In Wayward Christian Soldiers, leading evangelical theologian Charles Marsh offers a powerful indictment of the political activism of evangelical Christian leaders and churches in the United States. With emphasis on repentence and renewal, this important work advises Christians how to understand past mistakes and to avoid making them in the future.
Published by HarperOne, The Green Bible is printed on recycled paper and with soy-based ink and a cotton/linen cover. Additionally, the Bible highlights passages about creation and the environment in green letters, much as many Bibles highlight the words of Jesus in red letters. This first Bible of its kind includes inspirational essays from notable Christian leaders such as N.T. Wright, Barbara Brown Taylor, Brian McLaren, and Pope John Paul II with the foreward by Desmond Tutu.
In his book, For the Healing of the Nations: Baptist Peacemakers, Paul Dekar traces a seemingly unnoticed peacemaking legacy from seventeenth-century Baptist origins to the present. Baptist Peacemakers surveyed include John Clifford, James Henry Rushbrooke, Douglas Clyde Macintosh, Howard Thurman, Walter Rauschenbusch, Muriel Lester, Martin Luther King Jr., British Baptist Pacifist Fellowship and the Baptist Peace Fellowship of North America.

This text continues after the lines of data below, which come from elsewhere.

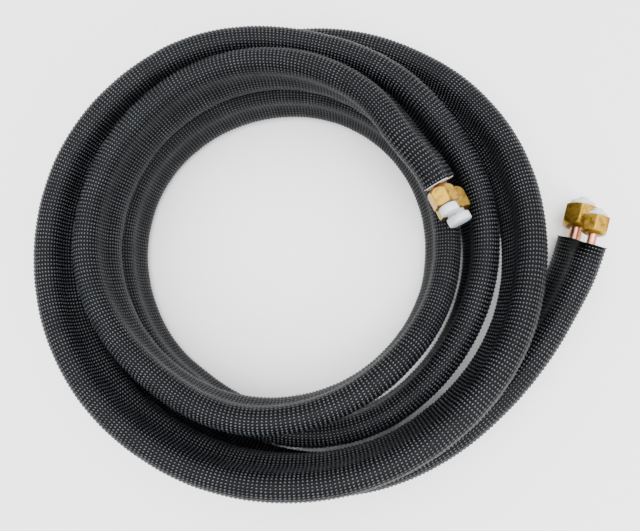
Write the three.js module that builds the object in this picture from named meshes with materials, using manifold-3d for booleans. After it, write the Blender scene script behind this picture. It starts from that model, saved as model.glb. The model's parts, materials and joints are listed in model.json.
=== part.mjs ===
// Insulated twin copper line set: a suction line and a liquid line with their foam sleeves in one
// shared jacket, coiled flat in two levels, with a flare nut and a plug on each of the four tube ends.
// Millimetres, +Z up. The coil lies on z = 0, and the origin is under the middle of its box.
import * as THREE from 'three';
import { mergeVertices } from 'three/addons/utils/BufferGeometryUtils.js';
import Module from 'manifold-3d';

const wasm = await Module();
wasm.setup();

// Tubes and their nuts. Threads are 5/8 inch on the suction line and 7/16 inch on the liquid line.
const suction = {
  tubeDiameter: 9.52, tubeWall: 0.8, flareDiameter: 13.2,
  nutAcrossFlats: 22, nutLength: 18, nutNeck: 14.5, crownLength: 8.6, seatStart: 5, threadBore: 14.4,
};
const liquid = {
  tubeDiameter: 6.35, tubeWall: 0.8, flareDiameter: 9.1,
  nutAcrossFlats: 17, nutLength: 13.8, nutNeck: 10.5, crownLength: 6.4, seatStart: 4, threadBore: 9.9,
};
const chamferAngle = 30;      // of the hexagons' corners in front

// Each end: copper between mouth and nut, how proud the plug stands, and the plug's outer steps, each
// a diameter and a length. The upper plugs are plain heads, the lower ones flanges with a boss.
const upperEnd = {
  suction: { shows: 7.8, proud: 2.4, steps: [[17.4, 6]] },
  liquid: { shows: 3.2, proud: 0.4, steps: [[13.4, 6.2]] },
};
const lowerEnd = {
  suction: { shows: 9, proud: 0.4, steps: [[18.4, 3.4], [7.4, 4]] },
  liquid: { shows: 6.9, proud: 0.4, steps: [[13.4, 2.6], [6.4, 3.4]] },
};

// Insulation
const foamWall = 6;
const jacketWall = 1;
const jacketWaist = 2.2;      // how far the jacket draws in between the two sleeves

// Clearances between pieces that touch
const fit = 0.3;
const turnGap = 0.9;          // between turns side by side
const levelGap = 0.5;         // between turns on top of each other
const spinClearance = 0.6;    // between the corners of two neighbouring nuts
const plugGap = 0.9;          // between a flare and the plug's shank

// The coil
const eyeRadius = 121.6;      // clear radius inside the lower level
const turnStep = 18;          // degrees between sections
const upperMouth = 15;        // where the jacket starts and ends, in degrees round the coil
const lowerMouth = 1439.5;
const slopeStep = 0.5;        // degrees either side, for the direction of the run
const mouthSlant = 0.25;      // how far the liquid side of a mouth lies back along the run, per mm across

// Facets
const ringSides = 8;          // tubes and foam
const arcHalfAngle = 15;      // half the angle of one facet of the jacket
const nutSides = 18;
const crownSteps = 3;         // facets along a nut's round shoulder
const mergeDistance = 1e-5;   // vertices closer than this are one
const overshoot = 1;          // how far a cutter reaches past the face that it cuts

// Radii worked out from the sizes above
function sleeve(line) {
  const tube = line.tubeDiameter / 2;
  const foamBore = tube + fit;
  const foam = foamBore + foamWall;
  return { tube, tubeBore: tube - line.tubeWall, foamBore, foam, jacket: foam + fit + jacketWall };
}
const suctionSleeve = sleeve(suction);
const liquidSleeve = sleeve(liquid);
const tubePitch = suctionSleeve.foam + liquidSleeve.foam + fit;
const bundleHeight = suctionSleeve.jacket + tubePitch + liquidSleeve.jacket;
const cornerRadius = (line) => line.nutAcrossFlats / Math.sqrt(3);
const mouthPitch = Math.max(tubePitch, cornerRadius(suction) + cornerRadius(liquid) + spinClearance);

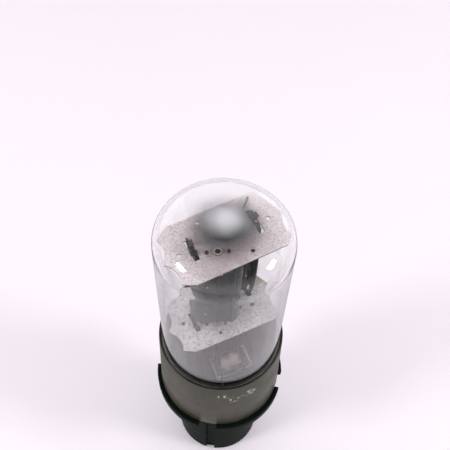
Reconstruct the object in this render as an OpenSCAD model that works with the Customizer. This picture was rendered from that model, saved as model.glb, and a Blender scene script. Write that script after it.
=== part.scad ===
// Octal twin-triode radio tube, plugged into a moulded in-line socket that stands on a surface.
// Millimetres. The origin is the centre of the socket's bottom face, and +Z runs up the tube.
// +X is the long axis of the mica plates. The tube pulls out of the socket along +Z.

/* [Socket] */
// Outer radius of the socket body and its back cap
socket_r = 12.5; // [12.2:0.1:13]
// Height of the flange's underside above the surface
flange_z = 34; // [30:1:40]
// Outer radius of the flange
flange_r = 17.85; // [17.4:0.05:18.4]
// Thickness of the flange
flange_t = 3.6; // [3:0.2:5]
// Bevel on the flange's lower edge
flange_bevel = 0.8; // [0.2:0.1:1.2]
// Width of the four notches in the flange
notch_w = 5; // [3:0.5:6]
// Depth of the four notches in the flange
notch_depth = 2.2; // [1:0.1:3]
// Angle of the first notch from the long axis of the micas
notch_turn = 51; // [40:1:60]
// Width of the flutes that run down the socket
flute_w = 2.6; // [1.5:0.1:3]
// Depth of the flutes
flute_depth = 0.9; // [0.4:0.1:1]
// Height of the back cap
cap_h = 20; // [18:1:22]
// Wall of the back cap
cap_wall = 1.3; // [1.2:0.1:1.5]
// Thickness of the back cap's floor
cap_floor = 2.4; // [2:0.2:3]
// Inside radius of the rubber grommet for the cable
cable_r = 3; // [2.5:0.1:3.2]

/* [Base] */
// Radius of the circle that the eight pins stand on
pin_circle_r = 8.73; // [8.7:0.01:8.76]
// Radius of a pin
pin_r = 1.18; // [1.17:0.01:1.2]
// Length of a pin below the base
pin_len = 11.1; // [10:0.1:11.5]
// Radius of the locating spigot
spigot_r = 3.95; // [3.9:0.01:4]
// Length of the locating spigot below the base
spigot_len = 14.3; // [13:0.1:14.5]
// Width of the spigot's key
key_w = 1.9; // [1.6:0.1:2.2]
// Height of the key above the spigot
key_h = 1; // [0.8:0.1:1.2]
// Outer radius of the base sleeve at its foot
sleeve_foot_r = 16.7; // [16.5:0.05:16.9]
// Outer radius of the base sleeve at its rim
sleeve_rim_r = 16; // [15.9:0.05:16.2]
// Height of the base sleeve
sleeve_h = 24.3; // [22:0.1:26]
// Thickness of the wafer that holds the pins
wafer_t = 3.2; // [2.5:0.1:4]

/* [Bulb] */
// Outer radius of the glass
bulb_r = 15; // [14.9:0.02:15.06]
// Thickness of the glass
glass_t = 0.7; // [0.7:0.1:1]
// Height where the dome starts
dome_z = 103.4; // [103:0.1:104]
// Rise of the dome
dome_rise = 8.25; // [8:0.05:9]
// Squareness of the dome's shoulder: 2 is an ellipse
dome_power = 2.38; // [2:0.02:2.6]
// Height of the glass stem's underside
stem_z = 44.2; // [43:0.1:45]
// Thickness of the glass stem
stem_t = 2.4; // [2:0.1:3]

/* [Micas] */
// Half of the width of a mica plate
mica_half_w = 7.5; // [7:0.1:7.6]
// Radius that the tips of a mica reach
mica_tip_r = 13.65; // [13.4:0.05:13.7]
// Radius of the bottom of the scallops between the tips
mica_scallop_r = 12.5; // [12:0.1:13]
// Thickness of a mica
mica_t = 0.35; // [0.25:0.05:0.5]
// Height of the top mica's upper face
top_mica_z = 105.4; // [105:0.1:105.6]
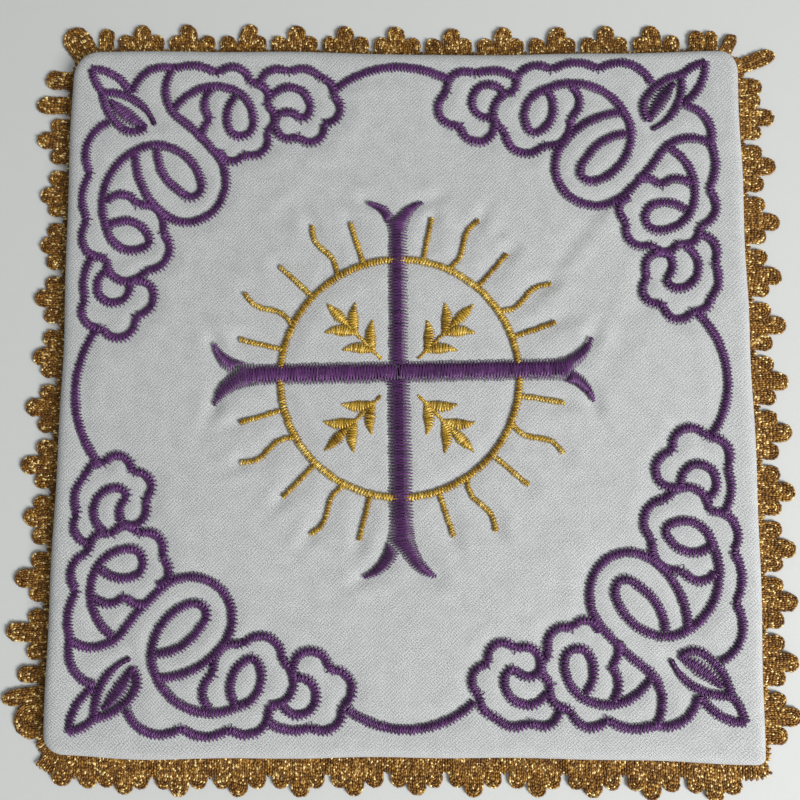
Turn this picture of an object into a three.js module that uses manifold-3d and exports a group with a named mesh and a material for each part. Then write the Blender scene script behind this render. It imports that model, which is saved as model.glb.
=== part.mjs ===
// A chalice pall: a stiffened square of white cloth with a rolled edge, gold braid sewn on all
// round, and a cross, a sunburst and four corner ornaments worked on its upper face.
// Millimetres, +X to the right, +Y to the back edge, +Z up. The pall lies on its flat underside.

import * as THREE from "three";
import { mergeVertices } from "three/addons/utils/BufferGeometryUtils.js";
import Module from "manifold-3d";

const wasm = await Module();
wasm.setup();

// Driving dimensions
const HALF_WIDTH = 80;
const DEPTH_RATIO = 1.027;
const HALF_DEPTH = HALF_WIDTH * DEPTH_RATIO;
const ROLL_RADIUS = 2.4;
const CROWN = 0.8;
const GAP = 0.3;
const RELIEF = 0.6;
const BAND_HALF = 1.05;
const LACE_THICK = 1.4;
const LACE_SEAT = 0.12;

const white = new THREE.MeshStandardMaterial({ color: 0xcfd3d6, roughness: 0.9 });
const gold = new THREE.MeshStandardMaterial({ color: 0xb8822f, roughness: 0.4, metalness: 0.6 });
const purple = new THREE.MeshStandardMaterial({ color: 0x5a3370, roughness: 0.6 });
const yellow = new THREE.MeshStandardMaterial({ color: 0xc9a233, roughness: 0.4, metalness: 0.4 });

const pall = new THREE.Group();

function addPiece(name, geometry, material) {
  const mesh = new THREE.Mesh(geometry, material);
  mesh.name = name;
  pall.add(mesh);
  return mesh;
}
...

With dramatically falling church attendance, baptisms, church weddings and a dangerously low birth rate many scholars in recent years have proclaimed that European Christianity is on the brink of death. In his latest tome, God’s Continent: Christianity, Islam, and Europe’s Religious Crisis, Philip Jenkins offers a more optimistic account of the future of European culture. Jenkins argues that the death of European Christianity has been greatly exaggerated by those on the right and the left.
This book presents five different views concerning the proper relationship between church and state in seeking public justice: Catholic, Classical Separation, Principled Pluralist, Anabaptist, and Social Justice. Contributors address such issues as the mission of the church, the purpose of the state and how each together (or separately) can fight social injustice.